Diebold is a major supplier of electronic voting equipment in the United States, with more than 50,000 of its voting stations installed in Georgia, California, Kansas and other states.

Were the flaws fixed?
The company said its e-voting software is constantly updated to comply with certification requirements, but the researchers said the software would have to be rebuilt from scratch in order to address the security vulnerabilities they found.

“The stuff that we looked at is not something from which you could evolve a secure system,” Avi Rubin, technical director of Johns Hopkins’ Information Security Institute, told MSNBC.com.

In addition to Rubin, the research team included Yoshi Kohno and Adam Stubblefield, doctoral students at Johns Hopkins, and Dan Wallach, a computer science professor at Rice.

Kohno said Rubin suggested the project just two weeks ago. “Adam and I put the rest of our lives on hold and we just started focusing on the source code,” he told MSNBC.com.

Within a half-hour, the students started seeing “red flags, lots of problems,” Kohno said.

“We found vulnerabilities everywhere we looked,” Rubin said.

Among the issues highlighted were “unauthorized privilege escalation, incorrect use of cryptography, vulnerabilities to network threats, and poor software development processes,” the researchers reported.

They noted that the voting system relied on a smart-card chip to ensure that each person casts only one ballot on a direct-recording e-voting system.
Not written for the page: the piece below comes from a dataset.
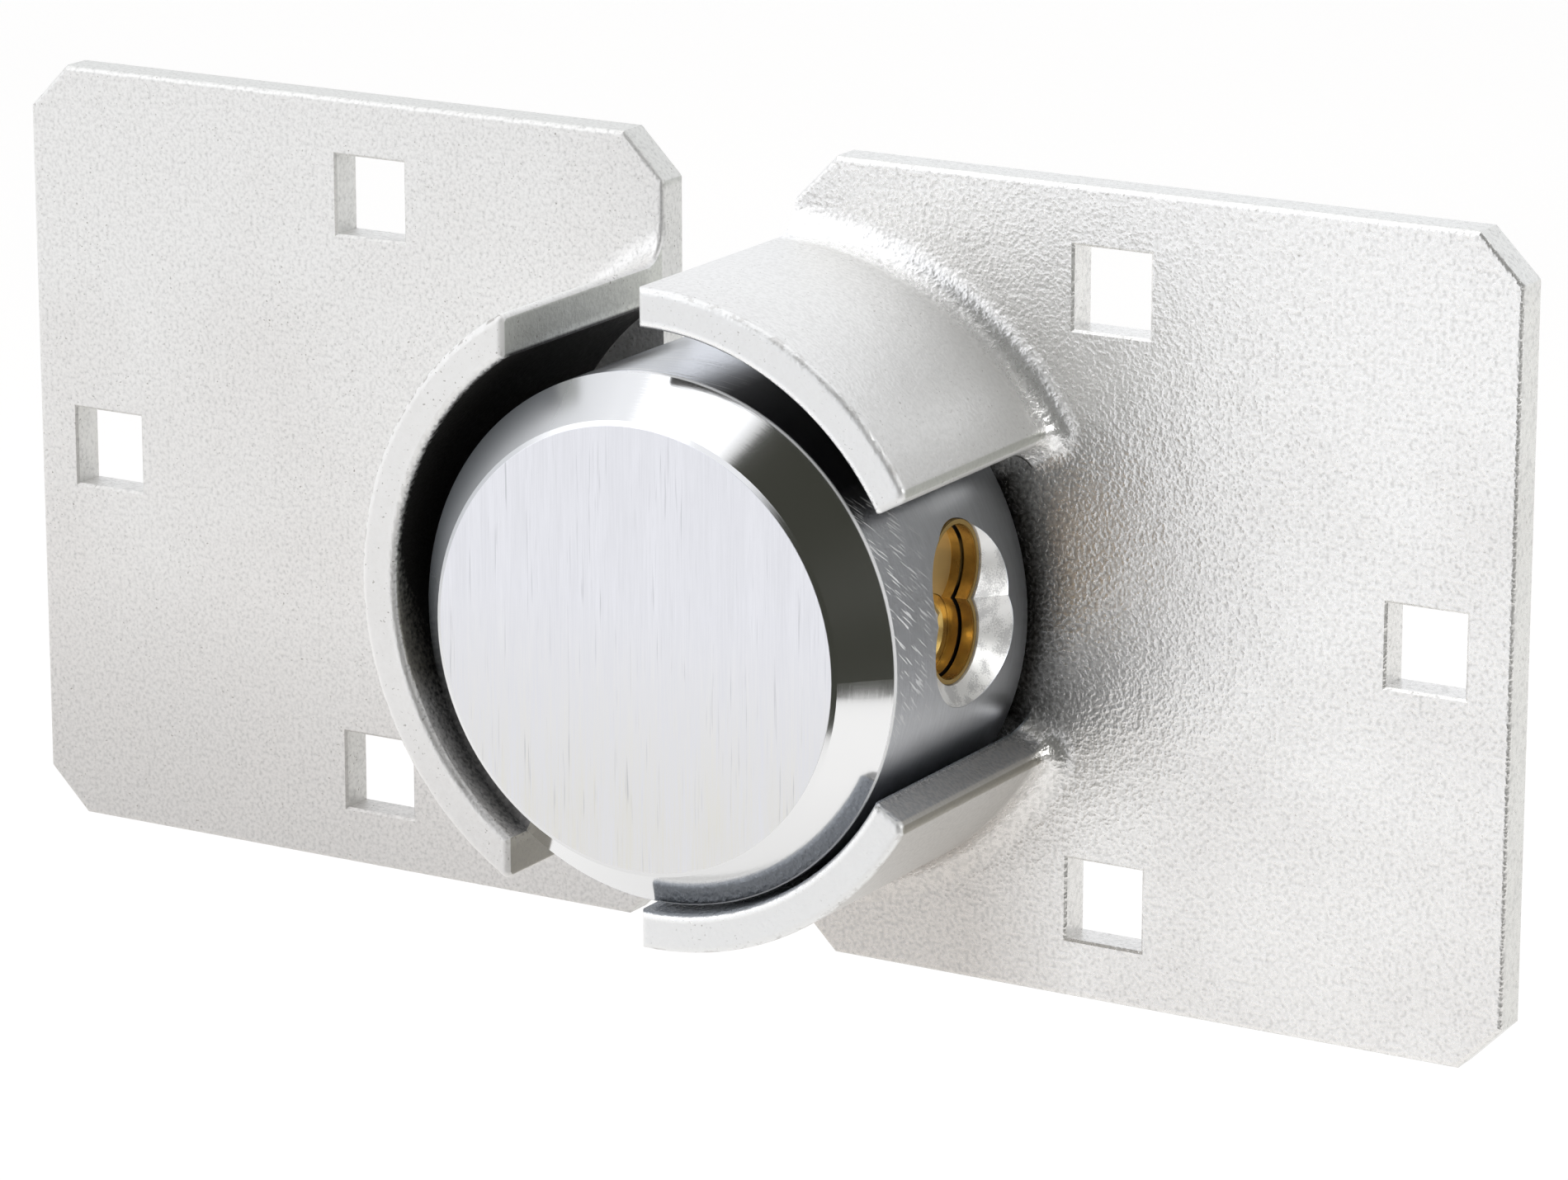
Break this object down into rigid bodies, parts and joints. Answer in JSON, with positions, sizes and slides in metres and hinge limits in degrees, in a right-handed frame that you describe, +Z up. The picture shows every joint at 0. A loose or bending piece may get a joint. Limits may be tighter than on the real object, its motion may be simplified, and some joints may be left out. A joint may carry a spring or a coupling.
{
  "type": "truck door lock",
  "caption": "Round hidden-shackle padlock closed on a two-plate forged hasp with guard walls, for the rear doors of a van or truck.",
  "frame": {"origin": "on the guard's axis at the door face, in the plane of the two plates' flat backs, at the inner edge of the right plate", "axes": "+X from the left plate to the right plate, +Y into the door, +Z up"},
  "size_m": [0.2396, 0.0492, 0.1142],
  "materials": {
    "left_hasp_steel": "zinc plated, fine grain",
    "right_hasp_steel": "zinc plated, coarse forged grain",
    "body_steel": "brushed front, polished chamfer",
    "brass": "turned",
    "hardened_steel": "ground",
    "screw_steel": "black oxide",
    "spring_steel": "drawn wire"
  },
  "bodies": {
    "hasp_and_body": {"left_hasp": "left_hasp_steel", "right_hasp": "right_hasp_steel", "lock_body": "body_steel", "stop_screw": "screw_steel"},
    "carriage": {"shackle_carrier": "hardened_steel", "shackle_pin": "hardened_steel", "cylinder_shell": "brass", "chamber_cover": "brass", "carrier_screws": "screw_steel", "dog_spring": "spring_steel", "driver_pin_1": "brass", "driver_pin_2": "brass", "driver_pin_3": "brass", "driver_pin_4": "brass", "driver_pin_5": "brass", "pin_spring_1": "spring_steel", "pin_spring_2": "spring_steel", "pin_spring_3": "spring_steel", "pin_spring_4": "spring_steel", "pin_spring_5": "spring_steel"},
    "plug": {"cylinder_plug": "brass", "plug_cam": "hardened_steel", "cam_screw": "screw_steel", "key_pin_1": "brass", "key_pin_2": "brass", "key_pin_3": "brass", "key_pin_4": "brass", "key_pin_5": "brass"},
    "dog": {"locking_dog": "hardened_steel"}
  },
  "joints": [
    {"name": "shackle_slide", "type": "slide", "parent": "hasp_and_body", "child": "carriage", "axis": [1, 0, 0], "range_m": [0, 0.023]},
    {"name": "plug_turn", "type": "hinge", "parent": "carriage", "child": "plug", "pos_m": [0.02, -0.0215, -0.003], "axis": [1, 0, 0], "range_deg": [0, 90]},
    {"name": "dog_draw", "type": "slide", "parent": "carriage", "child": "dog", "axis": [0, 0, 1], "range_m": [0, 0.0026], "deforming": ["dog_spring"]}
  ],
  "couplings": [
    {"joint": "dog_draw", "follows": "plug_turn", "m_per_rad": 0.0016552}
  ]
}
The software’s vulnerabilities could allow someone to create a specially programmed smart card, and surreptitiously use it in the voting booth to cast multiple ballots.

“A 15-year-old computer enthusiast could make these counterfeit cards in a garage and sell them,” Rubin said. “Then even an ordinary voter, without knowing anything about computer code, could cast more than one vote for a candidate at a polling place that uses this electronic voting system.”

If attackers gained access to the link between the machines and the back-end servers, they could stir up even more mischief: “I click on George Bush and it’s really counted for Al Gore, I click on Al Gore and it’s really counted for George Bush,” Kohno said.

The researchers knew of no evidence that voting systems have yet been compromised in this way, but said they decided to make their findings public out of concern that such fraud could occur as e-voting systems become more prevalent. Since the Florida punch-card debacle of the 2000 elections, states have been spending millions of dollars on voting-system upgrades. Just this week, the state of Maryland struck a an e-voting deal with Diebold that could be worth as much as $55.6 million.

Call for decertification
Douglas Jones, a University of Iowa computer science professor who serves on Iowa’s board of examiners for electronic voting systems, said he recognized one of the encryption flaws cited by the researchers’ report as one he called attention to during a board meeting at least five years ago.

“I can say with great confidence that several Diebold representatives were at the meeting, and one of their people who was described to me as being one of their main programmers,” he told MSNBC.com. “The fact that that flaw is still there, half a decade later, is as far as I’m concerned grounds for decertifying their machine.”

Jones said that based on the researchers’ report, he recommended decertification to Iowa’s secretary of state on Wednesday. The issue would have to be considered by the full board of election examiners, he said.

Seeking a paper trail
Some critics of e-voting contend that the software flaws could affect optical-scan voting machines as well. Jones said he would not call for decertification of those machines, however, because Iowa election law requires on-paper confirmation of optical-scan results at the precinct level.

He also noted that with optical-scan systems, there was a paper trail that could be retraced in case there were any questions. Indeed, the bottom line for Jones as well as Rubin and other e-voting skeptics is that any voting system should have a voter-verifiable paper audit.

“With the direct-reporting electronic system, where all these questions about security actually touch on the authenticity of anything the machine retains, we have nothing to fall back on,” Jones said.

Such a “paper trail” requirement has been proposed in a House bill introduced by U.S. Rep. Rush Holt, D-N.J.

Jones, who said he was involved in the drafting of the bill, quoted a phrase oft used by e-voting skeptics: “If you have a voter-verifiable audit trail, even the devil himself could design the software, and you’d still be able to conduct an honest election.”